Subject: File No. 4-610
From: Michael M. Becker
Affiliation: Former BD now Public Customer

November 22, 2011


I am a former options trader (broker-dealer, AMEX Exchange Official, arbitrator, disciplinary hearings panelist) who suffered through a best-bid, best-offer rule mandated by the S.E.C. in the 1990's, that narrowed the bid-asked and enabled the public to get better prices on equity options, (at my expense).

Similarly, the stock markets and option markets became decimalized, enabling the public and traders to get more competitive prices.

In the year 2000, the S.E.C. settled with many O.T.C. stock Market Makers, forcing them to pay $900 million to the public for conspiring to manipulate NASDAQ stock bid-asked prices. This settlement was a drop in the bucket to the O.T.C. market makers, who made far more than that keeping markets wider than they should have been for countless years.

This history brings me to the Municipal Bond markets.

I am shocked that such a best-bid-best offer market system does not exist in municipal bonds, (and perhaps corporate bonds as well). Certainly the technology has existed for many years for there to be a public best bid-best offer system.

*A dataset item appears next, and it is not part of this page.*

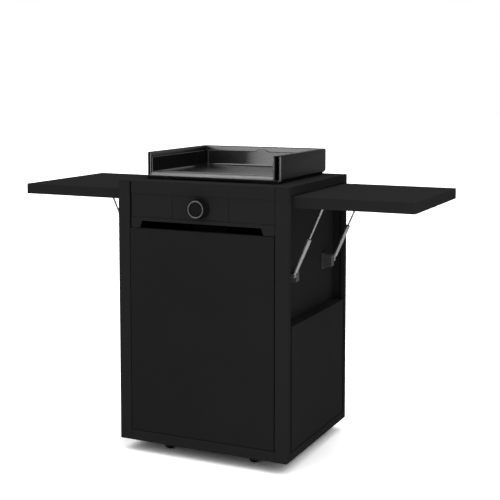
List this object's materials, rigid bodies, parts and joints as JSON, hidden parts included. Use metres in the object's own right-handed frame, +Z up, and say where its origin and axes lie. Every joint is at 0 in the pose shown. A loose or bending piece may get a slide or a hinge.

I am a gray haired public customer now.

My broker, in this case, Merrill, does not charge me any "commissions."

Buying new issue bonds at par are not a problem. But like a "roach motel," I can get in, but I can't get out. When it comes time to sell my bonds, my broker gets me "quotes" that I can accept or reject. Getting a quote takes from 30 minutes to 2 hours. Last Friday, for example, my bond is marked as closing at 110. So on Monday before the opening, I go to my Merrill broker to sell them. My Merrill broker calls the Merrill MUNY Bond desk gets me a bid (quote) of 107 at 11:00 a.m. My bond closes at 110 again Monday night. This is VERY typical of several times I have asked for quotes, on several different MUNY bonds. I have given up trying to sell my bonds because I can't get a fair price for them. If a fair price for these bonds is 107, why are they consistently marked as closing at 110?

My (paranoid) suspicion is that when I am bid 107 for my bonds that closed at 110, the Merrill MUNY Bond desk will buy them from me and sell it to someone else they have lined up at 108 or 110. Or something like that.

I'd rather pay my broker a very nice commission on a bond trade and be shown the best bid or the best offer on the other side of a public market. I'd like to be able to post my bid or offer and have everyone, everywhere, see it. I don't think the MUNY Bond desk at Merrill will do that.

As an unsophisticated outsider, and I am totally ignorant of how these bonds are actually traded, but I suggest you investigate how these bond markets work and see if rules can be written to give the public a fairer shake.

I ask the S.E.C. to look into whether MUNY Bond trading practices have robbed the public of getting the prices they should be getting on MUNY bond trades. Perhaps the S.E.C. could sue the MUNY bond market makers for faulty trading practices like the S.E.C. did with the O.T.C. market makers ten years ago. Even the threat of such a suit may pressure the brokerage firms into changing how they make markets on MUNY bonds (and perhaps corporate bonds as well).